In The Style of Joe Walsh
By Miguel Ángel Ariza
If a couple of weeks ago we
entered into the acoustic sound of the Eagles
to talk about Glenn
Frey’s guitars this week we have
to talk about the electric sound of that band and celebrate with these lines
the birthday of the guy who gave them the ‘rocker punch’ that the Angelenos
needed to finally take over the charts. The one in charge of raising the volume
potentiometers of the Eagles was called Joe
Walsh, and he is our protagonist
today.
When Joe Walsh joined the
Eagles in 1975, he was already a rock star thanks to his work in bands like James Gang and had even tasted success
among rock audiences with his solo albums. In addition, his personal merits in
that first stage of his career are not limited only to his songs but he has to
take much of the responsibility for helping forge two rock sounds that are
authentic references of British rock of the late 60s and the early 70s: the
sound of Led Zeppelin and the sound
of the Who.
In 1969 it was Joe Walsh
who brought to Led Zeppelin’s Jimmy
Page, in person, the 1959 Gibson
Les Paul Standard that would change the course of Planet Earth. They had
met on tour and become good friends, and Page told Walsh that he was looking
for a new sound (remember that at that time what we were listening to with Led
Zeppelin was mainly the sound of a Fender
Telecaster) and that he wanted to try a Les Paul. Walsh had two so he kept
his favorite and the other one he took to his friend Jimmy Page who turned it
into his 'Number one' – first to enjoy himself and then afterwards… the rest of
the planet.
As if that were not enough,
another of his friends, Pete
Townshend, also went to Walsh in
search of sonic advice for his new recordings. The leader of the Who was using
a Gibson SG in his live
performances, plugged into a handful of Hiwatt
amps, and the American replied by putting in his hands a 1959 Gretsch 6120 and the Fender Bandmaster that would end up
being the main protagonists of the eternal work entitled Who's
Next.
We can never be sufficiently
grateful to Joe Walsh for advising his friends so well ...
That said, it's time to
talk a little about his guitars. He began his career with a Fender Telecaster that he used to plug
directly into a Fender Champ Blackface.
That is the sound we can hear in songs that marked the style of his first
albums like Funk # 49.
But he was always an avid
buyer of guitars so it is possible that he has touched at some point in his
life all the models that you can think of. Mind you, do not think of him as a
collector but as a pioneer in the personal modification and adjustment of his
guitars. He was one of the first guitarists to begin to alter the magnets of
the pickups, to remove their covers looking for more output, to lower the neck...

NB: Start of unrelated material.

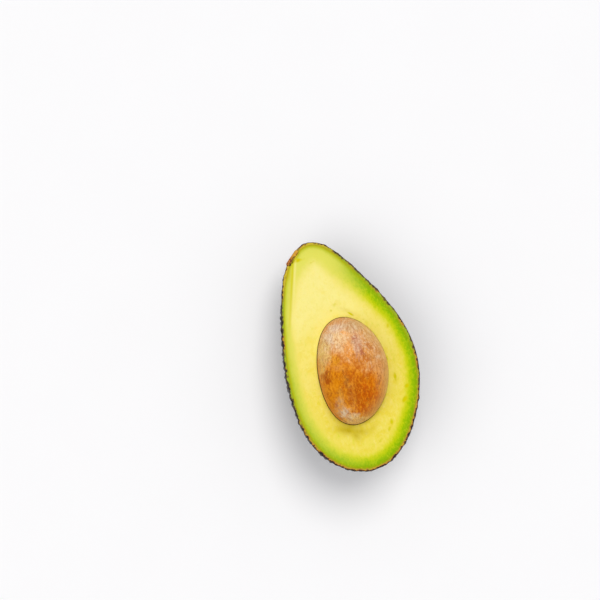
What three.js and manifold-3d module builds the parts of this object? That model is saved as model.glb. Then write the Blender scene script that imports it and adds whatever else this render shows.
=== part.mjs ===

always looking for his desired tone and comfort in moving his fingers across
the fretboard.
In the Eagles some of his
most characteristic solos like Hotel
California are also played with a Fender Telecaster, leaving Don Felder with the humbucker tone of
the Les Paul, but there are many guitars that he used and continued using with
the Los Angeles band like for example the Rickenbacker
230 that he used for the slide parts. For many years he has been an endorser
of the Carvin brand and in recent
times we can almost always see him playing some of the most spectacular models
of the German brand Duesenberg. We
have had the opportunity to try some of their models and we can attest to the
quality of these guitars; their designs, their finishes, the sound that the
pickups make and even the bomb-proof vibrato system are some of the things for
which this brand is little by little getting known for among many of the great
artists of our times. Joe Walsh even has his own signature model with this
brand: the Duesenberg Alliance Series
Joe Walsh.
And if all this is not
enough, we should conclude by saying that although our friend Peter
Frampton was the one who imposed its use throughout the world: the first
authentic guitarist in history to use a Talk
Box live was Joe Walsh. He still has the first model that Bob Heil made for him and that he would
later show the author of Show Me the Way how
to use.
As you can see we could
dedicate a weekly article to talk about Joe Walsh and it would take months to
talk about everything we want. He was a pioneer, a rock star before the Eagles,
a devil of a guitarist who has collaborated with the greatest, a living legend
who has in his possession some of the most remembered solos and riffs of all
time ... In short, an eagle that keeps flying high.